Аркадий Гайдар: мишень для газетных киллеров (Камов) - страница 270

С Настей Голикова познакомил Павел Никитин. Он давно заприметил девушку, издали влюбился в нее, но робел даже подойти. Павел и придумал незамысловатую хитрость: с помощью Аркадия привлечь девушку к разведработе, чтобы иметь возможность с ней видеться «по служебной надобности». Девушка согласилась, но не потому, что ей понравился Павел, а потому, что она влюбилась в Аркадия.

Голиков Настю ценил, трогательно о ней заботился. Но обстановка сложилась такая, что и в 18 лет ему было не до романов.

Настя помогла Голикову нанести Соловьеву несколько ощутимых ударов. Это стало поводом для разоблачения и поимки девушки. Пытал Настю сам Соловьев. Голиков долго переживал смерть своей главной разведчицы.


Как выдающийся знаток Хакасии В. А. Солоухин разоблачил невежду Б. Н. Камова

Я уже писал: Солоухин избегал вступать в прямую полемику со мной. Он-то хорошо знал, что лжет на каждом шагу, но убедительности ради постоянно с кем-то на страницах «Соленого озера» победоносно спорил.

Своих многочисленных оппонентов Солоухин выводил под псевдонимами: «биографы Гайдара», «историки литературы», «некоторые авторы» и т. д.

Неловко об этом говорить, но под всеми этими ярлыками Солоухин скрывал меня. Однако называть мою фамилию вслух «известный русский писатель» опасался. Он боялся любого официального конфликта со мной, которым я мог бы воспользоваться, чтобы привлечь его к ответственности за многочисленные фальсификации. Пока мое имя не произносилось вслух, о безликом и бесфамильном «биографе Гайдара» в «Соленом озере» можно было писать что угодно…
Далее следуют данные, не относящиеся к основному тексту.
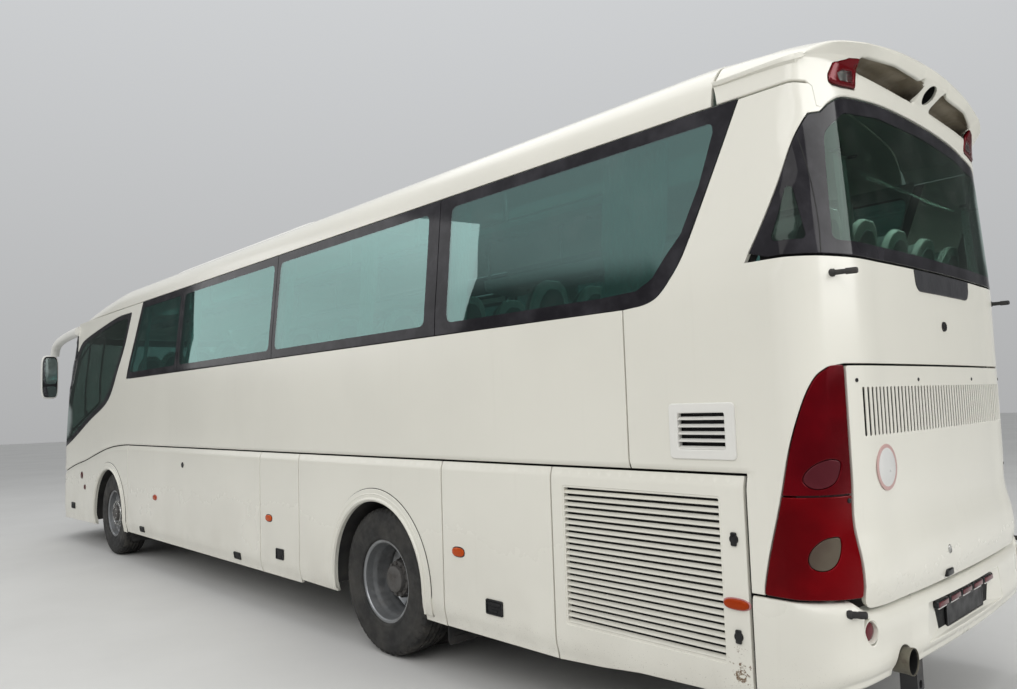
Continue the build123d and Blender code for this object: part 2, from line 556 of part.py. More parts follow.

Но один-единственный раз Владимир Алексеевич прямой выпад себе позволил. Это случилось, когда в книге «Рывок в неведомое» он прочитал о страшной смерти Насти Кукарцевой.

— Ну, как же вы, Борис Николаевич, — напрямую обратился ко мне Солоухин со страниц «романа» «Соленое озеро», — собираетесь документировать эту клевету на Ивана Соловьева? В духе отряда Голикова расстреливать, — растолковывал мне Владимир Алексеевич, — но вовсе не в духе и не в образе Соловьева обрубать пальцы юной хакаске[133].

Владимир Алексеевич позволил себе такой бесстрашный выпад, будучи уверен, что (наконец-то!) поймал меня на подлоге. И снова сел мимо стула.

ПО ЛЕЗВИЮ НОЖА

Иван Соловьев — Сусанин-навыворот

Попытка Солоухина после крушения Советского Союза изобразить Ивана Соловьева «ясным солнышком» и «самым человечным человеком» оказалась провальной.

Хотя Соловьев на первых порах своей бунтарской биографии действительно стал жертвой советской власти, кристально честной и незапятнанной фигурой в историю Хакасии он не вошел.